Since then Green has designed successful show gardens for Chelsea, Hampton Court and Tatton Park, as well as the 'Sun and Moon Gardens', planted in shades of gold and silver, that opened last summer at the popular Peco Gardens in the Devon resort of Beer. (It was also her idea to transform the canvas from the old Chelsea Flower Show marquee, which was replaced last year, into the hats, bags and gardening aprons that sold like hot cakes.) 'I'm so busy all summer, I hardly get time to do any gardening at home,' she says. 'It's a good job that all the plants here can stand a bit of neglect. When I get back after doing the shows, this garden is a wonderful contrast to all that manicured control.
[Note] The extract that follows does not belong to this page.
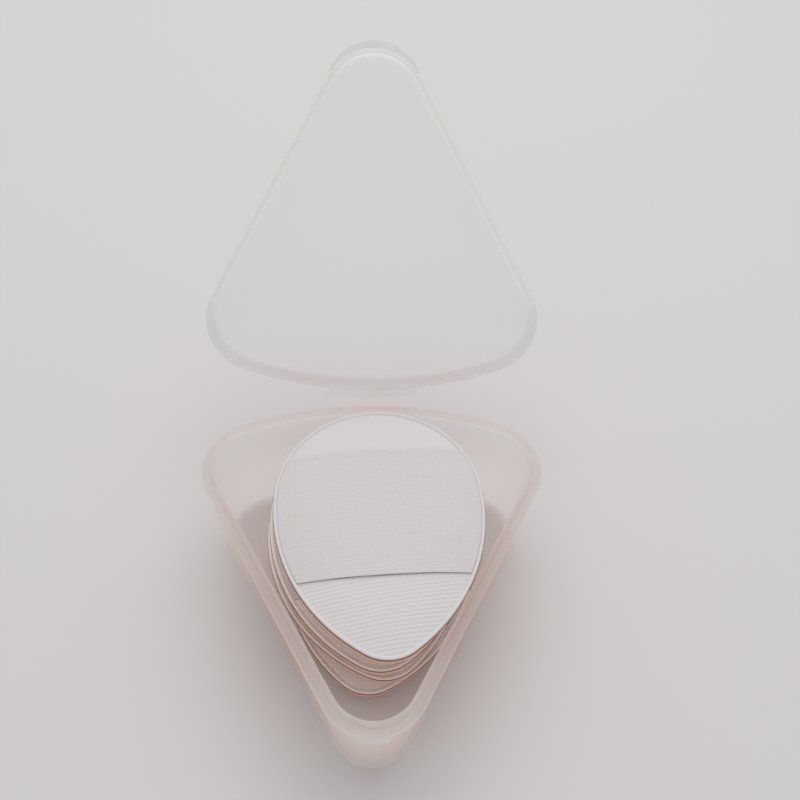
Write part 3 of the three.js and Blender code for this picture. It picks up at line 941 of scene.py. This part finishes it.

It's so relaxing for me - like slipping on a comfortable old pair of leggings.'

She is creating a new herb garden and planning a 'chess garden' with black and white planting in beds around a square of concrete (where a greenhouse once stood) which will be home to moveable papier-mâché pieces. But she is happy not to have to work too hard. 'Luckily, I'm fond of things that a lot of people would call weeds,' she laughs. 'I just try to ensure the balance of power stays in favour of the plants. If you let a garden have its way a bit, you get the most wonderful surprises.'

The self-seeders can change the entire look in a single season. One year it might be clouds of orange Californian poppies everywhere; this year it is the acid green euphorbia, E characias, cropping up at regular intervals and setting seed among the gravel. 'It's nature's own design, and the repetition of the same plant over the whole area unifies the design and leads the eye from one specimen to another,' says Green. 'I'm completely ruthless when things don't thrive, but the big advantage of that approach is that you end up with happy plants that really love your conditions.' Indeed, many cultivated plants have jumped the garden boundary. Euphorbias, white lychnis and the pinkish hooded flowers of Salvia sclarea var turkestanica tumble down the cliffside, heading for the sea.